August 16, 2018 TO: Derivatives Markets Advisory Committee
ICI Global Trading & Markets Committee RE: Global Standard-Setting Bodies Consult on Incentives to Centrally Clear OTC Derivatives

 

The Basel Committee on Banking Supervision, the Committee on Payments and Market Infrastructures, the Financial Stability Board and the International Organization of Securities Commissions (collectively the “standard-setting bodies” or “SSBs”) recently issued a consultation on whether adequate incentives exist to centrally clear over-the-counter (OTC) derivatives.[1] The Consultation is part of a broader effort by SSBs to evaluate the progress of reforms to OTC derivatives markets following the financial crisis of 2008.

The Consultation seeks input on 14 questions concerning four topics: (1) incentives to clear OTC derivatives; (2) markets for cleared OTC derivatives; (3) the impact of regulatory reforms on clearing incentives; and (4) access to clearing. For ease of reference, these questions are reproduced below. Comments on the Consultation must be received by 7 September 2018. Please contact George Gilbert (george.gilbert@ici.org) by August 24 if you would like to share your views on the Consultation, including whether ICI Global should comment.

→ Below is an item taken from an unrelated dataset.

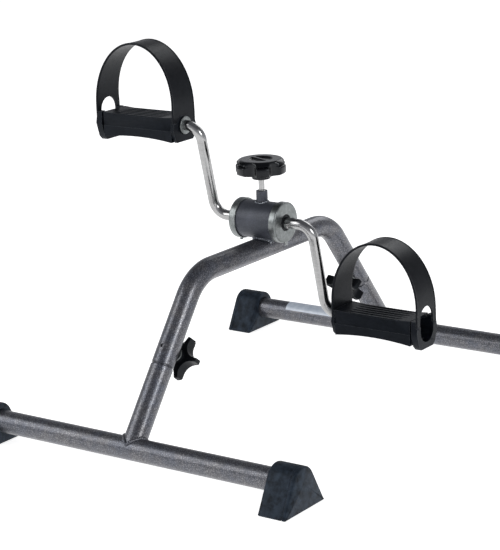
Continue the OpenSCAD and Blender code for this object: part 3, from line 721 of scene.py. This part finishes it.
low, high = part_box("tension_screw")
threaded = boss_high.z + 1.5 * MM - low.z
tension = screw(high.z - low.z, crest_r=2.98 * MM, thread_depth=0.5 * MM, pitch=1.0 * MM,
                chamfer=0.6 * MM, threaded=threaded)
piece("tension_thread", [on_axis(tension, (0, 0, low.z), (0, 0, 1))], finishes["rod_plate"], "tension",
      ["tension_screw"], 60)
clamp_length, clamp_start = 25.5 * MM, 2 * MM
for end, turn in (("front", 1), ("rear", -1)):
    axis = clamp_axis * (1, turn, 1)
    start = clamp_point * (1, turn, 1) - clamp_start * axis
    clamp = screw(clamp_length, crest_r=3.95 * MM, thread_depth=0.6 * MM, pitch=1.25 * MM,
                  chamfer=0.8 * MM, threaded=clamp_length)
    piece(f"{end}_clamp_thread", [on_axis(clamp, start, axis)], finishes["zinc_plate"], f"{end}_clamp",
          [f"{end}_clamp_screw"], 60)

# %% [markdown]
# A pedal is one moulding of ribs, plates and a tread, and its shape is already right in the frame. What it
# lacks is the small radius that a mould leaves on every edge. A copy of its mesh has its loose corners
# merged and its flat faces joined up, and a Bevel modifier then rounds each edge sharper than 35 degrees.
# The original mesh is hidden and stays as it is.

# %% Moulded pedals
merge_dist, flat_angle, bevel_angle, sharp_angle = 0.003 * MM, 1.0, 35, 40


def softened(name, node, radius, material, body):
    """A copy of a node's mesh with its sharp edges rounded by a Bevel modifier."""
    mesh = nodes[node].data.copy()
    mesh.name = name
    work = bmesh.new()
    work.from_mesh(mesh)
    bmesh.ops.remove_doubles(work, verts=work.verts, dist=merge_dist)
    bmesh.ops.dissolve_limit(work, angle_limit=np.radians(flat_angle), verts=work.verts, edges=work.edges)
    work.to_mesh(mesh)
    work.free()
    obj = bpy.data.objects.new(name, mesh)
    bpy.context.scene.collection.objects.link(obj)
    mesh.materials.clear()
    mesh.materials.append(material)
    bevel = obj.modifiers.new("mould_radius", "BEVEL")
    bevel.width = radius
    bevel.segments = 2
    bevel.limit_method = "ANGLE"
    bevel.angle_limit = np.radians(bevel_angle)
    mesh.shade_smooth()
    mesh.set_sharp_from_angle(angle=np.radians(sharp_angle))
    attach(obj, body)
    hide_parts(node)
    print(f"{name}: {len(mesh.polygons)} faces before its bevel")


for side in ("left", "right"):
    softened(f"{side}_pedal", f"{side}_pedal_body", 0.45 * MM, finishes["pedal_plastic"], f"{side}_pedal")

# %% [markdown]
# The foot loop is a moulded band that springs from both ends of the pedal. Its side view is upright up to
# 20 mm and then half an ellipse: x = half length x cos(a), z = 20 + rise x sin(a). Its cross-section is a
# thin loop with a sunk middle and a raised edge line. Near the ends each strand of the band stops at a
# height of its own, and that is what forms the round notch inside and the bullet-shaped window outside.

# %% Foot loop, across
strap_mid, strap_half = 125.5, 49.5
spring_z, apex_z, band_t = 20.0, 82.0, 2.2
lap_z, notch_r, notch_top_z, window_r, window_z = 3.5, 12.0, 9.8, 12.0, 10.0
wide, narrow, taper_z = 18.0, 15.0, 14.0
sunk, edge_round = 0.35, 0.5


def cross_section():
    """Across the band as (share of half width, depth from the outer face), outside then back inside."""
    lip = np.array([(1.0, 0.5), (1 - 0.15 / wide, 0.15), (1 - 0.5 / wide, 0.0), (1 - 1.3 / wide, 0.0),
                    (1 - 1.7 / wide, sunk)])
    window = window_r / wide
    middle = np.r_[np.linspace(0.87, window + 0.012, 4), np.linspace(window - 0.001, -window + 0.001, 25),
                   -np.linspace(window + 0.012, 0.87, 4)]
    across = np.r_[lip[:, 0], middle, -lip[::-1, 0]]
    outer = np.r_[lip[:, 1], np.full(len(middle), sunk), lip[::-1, 1]]
    edge = np.clip((1 - np.abs(across)) * wide / edge_round, 0, 1)
    inner = band_t - edge_round * (1 - edge) ** 2
    return np.r_[across, across[::-1]], np.r_[outer, inner[::-1]]


def low_edges(y):
    """Lowest point of each strand, at the notched inner end and at the windowed outer end."""
    inner = np.clip(np.sqrt(np.maximum(notch_r**2 - y**2, 0)), lap_z, notch_top_z)
    outer = np.where(np.abs(y) < window_r, window_z + np.sqrt(np.maximum(window_r**2 - y**2, 0)), lap_z)
    return inner, outer


print("strands in the band:", len(cross_section()[0]))

# %% [markdown]
# Along the band, each row of points is one cross-section. The rows of the bow follow the half ellipse by
# angle. Those of the two legs follow each strand down to its own lowest height, so that the grid itself
# makes the round openings, with no cutting. A strip of faces then shuts each end.

# %% Foot loop, along
leg_rows, bow_rows, leg_reach = 14, 72, 6


def band():
    """Rows along the band, from its inner end over the apex to its outer end, in the pedal's own axes."""
    share, depth = cross_section()
    half, rise = strap_half - depth, apex_z - spring_z - depth
    leg_a = np.arcsin(leg_reach / (apex_z - spring_z))
    leg_top = spring_z + rise * np.sin(leg_a)
    low_in, low_out = low_edges(share * wide)
    up = np.linspace(0, 1, leg_rows)[:, None]
    leg_in, leg_out = low_in + (leg_top - low_in) * up, low_out + (leg_top - low_out) * up
    bow = np.linspace(np.pi - leg_a, leg_a, bow_rows)[1:-1, None]
    z = np.vstack([leg_in, spring_z + rise * np.sin(bow), leg_out[::-1]])
    x = half * np.sqrt(1 - (np.clip(z - spring_z, 0, None) / rise).clip(0, 1) ** 2)
    x *= np.r_[-np.ones(leg_rows), np.sign(np.cos(bow[:, 0])), np.ones(leg_rows)][:, None]
    width = wide - (wide - narrow) * np.clip((z - taper_z) / (apex_z + 1 - taper_z), 0, 1)
    return np.stack([strap_mid + x, share * width, z], -1) * MM


rows = band()
verts, faces = shell(rows)
count = rows.shape[1]
for start in (0, (len(rows) - 1) * count):
    for i in range(count // 2 - 1):
        strip = [start + i, start + i + 1, start + count - 2 - i, start + count - 1 - i]
        faces.append(strip[::-1] if start else strip)
for side, sign in (("left", -1), ("right", 1)):
    spindle = np.array(joints[f"{side}_pedal_spin"]["pos_m"]) * (0, 1, 1)
    piece(f"{side}_foot_loop", [(verts * (sign, sign, 1) + spindle, faces)], finishes["strap_plastic"],
          f"{side}_pedal", [f"{side}_strap"], 45)

# %% [markdown]
# Shiny metal shows the room more than itself, so the room is designed for it. A pale floor glows a little
# and lights the underside of every tube. The world that is seen is white, but the world that lights and
# mirrors is darker overhead than at the sides, so that blacks stay black. Two soft lamps draw the long
# highlights, a wide one from the left and a narrow one from the right, and a third rims the back.

# %% Soft lamps
def area_light(name, location, target, size, power):
    """A square soft lamp at location, turned to face target."""
    data = bpy.data.lights.new(name, "AREA")
    data.shape = "SQUARE"
    data.size = size
    data.energy = power
    lamp = bpy.data.objects.new(name, data)
    bpy.context.scene.collection.objects.link(lamp)
    lamp.location = location
    aim = Vector(target) - Vector(location)
    lamp.rotation_euler = aim.to_track_quat("-Z", "Y").to_euler()
    print(f"{name}: {power} W at {location}")


middle = (0.0, 0.0, 0.15)
area_light("left_bank", (-1.5, -1.5, 1.3), middle, 1.4, 20.0)
area_light("right_strip", (1.9, -0.55, 1.1), middle, 0.6, 16.0)
area_light("rim", (-0.2, 2.0, 1.5), middle, 1.2, 10.0)

# %% [markdown]
# The floor is one flat grid, much wider than the object. Its tone wanders very slightly, and a weak
# emission keeps it white where the lamps fade, yet leaves the feet their soft contact shadows.

# %% Floor
floor_side, floor_ticks, floor_glow = 6.0, 9, 0.8


def make_floor():
    """A flat grid under the feet: every pair of x and y ticks, at height 0."""
    ticks = np.linspace(-floor_side / 2, floor_side / 2, floor_ticks)
    x, y = np.meshgrid(ticks, ticks, indexing="ij")
    verts = np.stack([x, y, np.zeros_like(x)], -1).reshape(-1, 3)
    faces = grid_faces(floor_ticks, floor_ticks, False, False)[:, ::-1]
    mesh = bpy.data.meshes.new("studio_floor")
    mesh.from_pydata(verts.tolist(), [], faces.tolist())
    floor = bpy.data.objects.new("studio_floor", mesh)
    bpy.context.scene.collection.objects.link(floor)
    f = Finish("pale_floor", Roughness=0.55, Specular_IOR_Level=0.25)
    f.into("Base Color", f.ramp(f.noise(6.0, 2.0), (0.3, 0.86), (0.7, 0.9)))
    f.shader.inputs["Emission Color"].default_value = (1.0, 0.995, 0.99, 1.0)
    f.shader.inputs["Emission Strength"].default_value = floor_glow
    mesh.materials.append(f.mat)
    print("floor:", len(mesh.polygons), "faces")


make_floor()

# %% [markdown]
# The world is a ramp over the height of a direction, pale at the horizon and dark overhead. A Light Path
# node swaps it for plain white where the camera looks straight at it. The Standard view transform is
# chosen, because the default one would turn that white to grey.

# %% World
bpy.context.scene.view_settings.view_transform = "Standard"
horizon, overhead, overhead_from = (0.62, 0.63, 0.66, 1.0), (0.16, 0.165, 0.18, 1.0), 0.75
seen_white = (1.0, 1.0, 1.0, 1.0)
world = bpy.data.worlds.new("studio_world")
bpy.context.scene.world = world
world.use_nodes = True
tree = world.node_tree
look = tree.nodes.new("ShaderNodeTexCoord").outputs["Object"]
height = tree.nodes.new("ShaderNodeSeparateXYZ")
tree.links.new(look, height.inputs["Vector"])
sky = tree.nodes.new("ShaderNodeValToRGB")
tree.links.new(height.outputs["Z"], sky.inputs["Fac"])
sky.color_ramp.elements[0].color = horizon
sky.color_ramp.elements[1].position = overhead_from
sky.color_ramp.elements[1].color = overhead
seen = tree.nodes.new("ShaderNodeLightPath").outputs["Is Camera Ray"]
pick = tree.nodes.new("ShaderNodeMixRGB")
tree.links.new(seen, pick.inputs["Fac"])
tree.links.new(sky.outputs["Color"], pick.inputs["Color1"])
pick.inputs["Color2"].default_value = seen_white
tree.links.new(pick.outputs["Color"], tree.nodes["Background"].inputs["Color"])
print("world:", len(tree.nodes), "nodes")

# %% [markdown]
# The camera stands to the right of the front and a little above, far off with a long lens, as for a
# catalogue picture. The way that it faces is given by azimuth, elevation and a slight roll, so that the
# three numbers can be read and changed.

# %% Camera
azimuth, elevation, roll = np.radians([36.11, 15.16, -2.41])
camera_at = (1.145755, -1.596470, 0.670277)
lens_mm, sensor_mm = 145.74, 36.0
back = Vector((np.sin(azimuth) * np.cos(elevation), -np.cos(azimuth) * np.cos(elevation), np.sin(elevation)))
level = Vector((np.cos(azimuth), np.sin(azimuth), 0.0))
upward = back.cross(level)
right = level * np.cos(roll) + upward * np.sin(roll)
top = upward * np.cos(roll) - level * np.sin(roll)
data = bpy.data.cameras.new("camera")
data.sensor_fit = "HORIZONTAL"
data.sensor_width = sensor_mm
data.lens = lens_mm
camera = bpy.data.objects.new("camera", data)
bpy.context.scene.collection.objects.link(camera)
facing = Matrix((right, top, back)).transposed().to_4x4()
camera.matrix_world = Matrix.Translation(camera_at) @ facing
bpy.context.scene.camera = camera
print("camera at", camera_at, "with a lens of", lens_mm, "mm")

According to the Consultation, data from trade repositories and other regulatory reporting shows that central clearing has increased markedly for many types of OTC derivatives, especially interest rate and credit derivatives. The increased use of cleared derivatives is consistent with the objective of promoting central clearing as part of mitigating systemic risk and making derivatives markets safer.[2]

The Consultation also states that certain post-crisis reforms, such as capital, margin, and clearing reforms, appear to create an overall incentive to clear OTC derivatives, at least for dealers and larger and more active clients.[3] The Consultation notes that clearing mandates have led to increased central clearing, and the preferential capital treatment of centrally cleared derivatives also encourages dealers to clear more OTC derivatives trades. In addition, the imposition of initial margin requirements on certain uncleared derivatives transactions appears to incent clearing.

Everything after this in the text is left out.